## EXERCISE BRIEF
Each line from the start of the data below through the one containing "const LOWER_RAIL_DEPTH = 24;" must be reproduced exactly.

## DATA
+++

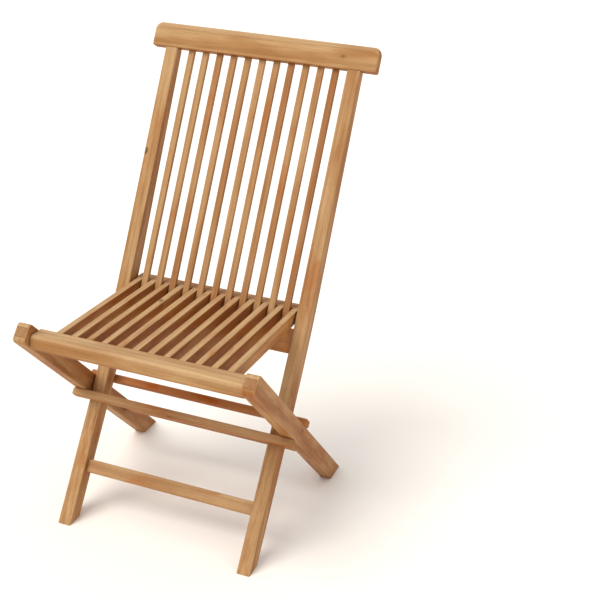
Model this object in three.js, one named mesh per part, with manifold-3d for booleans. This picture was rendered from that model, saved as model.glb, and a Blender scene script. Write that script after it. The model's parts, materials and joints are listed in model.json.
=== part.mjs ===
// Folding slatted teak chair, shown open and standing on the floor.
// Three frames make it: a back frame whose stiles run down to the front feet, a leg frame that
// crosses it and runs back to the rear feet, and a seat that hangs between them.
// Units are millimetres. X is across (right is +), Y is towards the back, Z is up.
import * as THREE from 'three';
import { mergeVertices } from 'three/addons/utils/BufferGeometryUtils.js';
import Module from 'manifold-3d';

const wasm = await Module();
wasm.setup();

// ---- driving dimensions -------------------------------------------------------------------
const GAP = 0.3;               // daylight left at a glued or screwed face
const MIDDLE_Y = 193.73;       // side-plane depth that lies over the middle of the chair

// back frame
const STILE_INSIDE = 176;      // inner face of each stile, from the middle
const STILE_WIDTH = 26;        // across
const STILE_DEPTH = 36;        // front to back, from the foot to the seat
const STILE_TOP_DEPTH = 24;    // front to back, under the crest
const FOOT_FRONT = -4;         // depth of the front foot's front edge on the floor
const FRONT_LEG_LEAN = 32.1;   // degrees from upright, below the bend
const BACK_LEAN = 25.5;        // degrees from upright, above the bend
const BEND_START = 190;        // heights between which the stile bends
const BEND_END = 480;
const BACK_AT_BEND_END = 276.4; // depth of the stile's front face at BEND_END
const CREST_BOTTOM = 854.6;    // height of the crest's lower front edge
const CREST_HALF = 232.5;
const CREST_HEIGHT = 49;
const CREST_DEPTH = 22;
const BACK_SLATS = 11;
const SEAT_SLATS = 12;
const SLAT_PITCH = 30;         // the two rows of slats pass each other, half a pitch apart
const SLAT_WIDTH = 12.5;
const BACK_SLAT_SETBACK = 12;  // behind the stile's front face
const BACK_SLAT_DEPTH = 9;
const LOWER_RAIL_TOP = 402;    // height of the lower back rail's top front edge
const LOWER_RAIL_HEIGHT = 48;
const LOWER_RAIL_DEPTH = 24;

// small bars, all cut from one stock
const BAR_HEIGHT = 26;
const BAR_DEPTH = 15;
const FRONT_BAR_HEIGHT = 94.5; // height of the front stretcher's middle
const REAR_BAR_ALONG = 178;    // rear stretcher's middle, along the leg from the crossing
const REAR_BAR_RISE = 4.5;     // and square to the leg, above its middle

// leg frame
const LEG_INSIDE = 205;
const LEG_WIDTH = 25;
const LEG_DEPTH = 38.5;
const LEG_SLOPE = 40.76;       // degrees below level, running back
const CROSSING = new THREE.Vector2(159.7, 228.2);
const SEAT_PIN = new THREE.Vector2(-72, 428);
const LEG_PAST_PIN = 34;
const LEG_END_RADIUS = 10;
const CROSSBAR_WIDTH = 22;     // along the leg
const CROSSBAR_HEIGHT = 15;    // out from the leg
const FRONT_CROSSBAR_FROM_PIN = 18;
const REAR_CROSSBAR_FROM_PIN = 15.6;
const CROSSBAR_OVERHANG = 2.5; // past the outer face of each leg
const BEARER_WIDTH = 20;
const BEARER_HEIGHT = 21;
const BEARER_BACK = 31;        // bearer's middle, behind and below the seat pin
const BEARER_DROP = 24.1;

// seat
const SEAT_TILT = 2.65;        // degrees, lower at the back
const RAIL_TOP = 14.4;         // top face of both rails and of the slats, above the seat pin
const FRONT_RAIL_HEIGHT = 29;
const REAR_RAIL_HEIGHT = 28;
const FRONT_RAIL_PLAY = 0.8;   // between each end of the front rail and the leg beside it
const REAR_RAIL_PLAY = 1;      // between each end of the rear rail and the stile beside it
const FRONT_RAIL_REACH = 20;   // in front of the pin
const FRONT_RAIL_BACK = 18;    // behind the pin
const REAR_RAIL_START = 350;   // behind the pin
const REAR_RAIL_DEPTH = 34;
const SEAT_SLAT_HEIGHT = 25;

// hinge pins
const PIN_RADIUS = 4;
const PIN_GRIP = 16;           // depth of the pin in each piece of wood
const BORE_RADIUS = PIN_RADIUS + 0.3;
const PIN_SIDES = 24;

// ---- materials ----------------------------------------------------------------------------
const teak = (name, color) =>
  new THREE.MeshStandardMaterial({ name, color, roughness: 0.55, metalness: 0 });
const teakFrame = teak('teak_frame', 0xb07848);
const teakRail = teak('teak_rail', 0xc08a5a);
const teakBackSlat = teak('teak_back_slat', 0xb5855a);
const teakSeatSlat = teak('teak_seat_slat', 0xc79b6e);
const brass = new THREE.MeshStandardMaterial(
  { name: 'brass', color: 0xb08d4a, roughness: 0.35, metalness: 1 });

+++

## FINISHED TASK
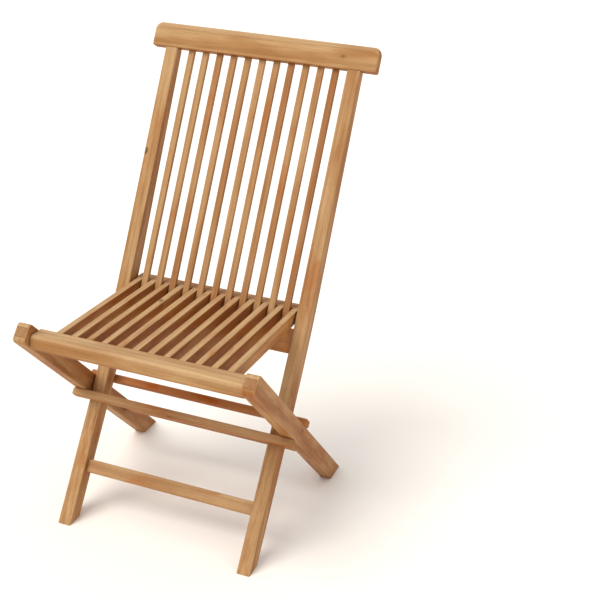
Model this object in three.js, one named mesh per part, with manifold-3d for booleans. This picture was rendered from that model, saved as model.glb, and a Blender scene script. Write that script after it. The model's parts, materials and joints are listed in model.json.
=== part.mjs ===
// Folding slatted teak chair, shown open and standing on the floor.
// Three frames make it: a back frame whose stiles run down to the front feet, a leg frame that
// crosses it and runs back to the rear feet, and a seat that hangs between them.
// Units are millimetres. X is across (right is +), Y is towards the back, Z is up.
import * as THREE from 'three';
import { mergeVertices } from 'three/addons/utils/BufferGeometryUtils.js';
import Module from 'manifold-3d';

const wasm = await Module();
wasm.setup();

// ---- driving dimensions -------------------------------------------------------------------
const GAP = 0.3;               // daylight left at a glued or screwed face
const MIDDLE_Y = 193.73;       // side-plane depth that lies over the middle of the chair

// back frame
const STILE_INSIDE = 176;      // inner face of each stile, from the middle
const STILE_WIDTH = 26;        // across
const STILE_DEPTH = 36;        // front to back, from the foot to the seat
const STILE_TOP_DEPTH = 24;    // front to back, under the crest
const FOOT_FRONT = -4;         // depth of the front foot's front edge on the floor
const FRONT_LEG_LEAN = 32.1;   // degrees from upright, below the bend
const BACK_LEAN = 25.5;        // degrees from upright, above the bend
const BEND_START = 190;        // heights between which the stile bends
const BEND_END = 480;
const BACK_AT_BEND_END = 276.4; // depth of the stile's front face at BEND_END
const CREST_BOTTOM = 854.6;    // height of the crest's lower front edge
const CREST_HALF = 232.5;
const CREST_HEIGHT = 49;
const CREST_DEPTH = 22;
const BACK_SLATS = 11;
const SEAT_SLATS = 12;
const SLAT_PITCH = 30;         // the two rows of slats pass each other, half a pitch apart
const SLAT_WIDTH = 12.5;
const BACK_SLAT_SETBACK = 12;  // behind the stile's front face
const BACK_SLAT_DEPTH = 9;
const LOWER_RAIL_TOP = 402;    // height of the lower back rail's top front edge
const LOWER_RAIL_HEIGHT = 48;
const LOWER_RAIL_DEPTH = 24;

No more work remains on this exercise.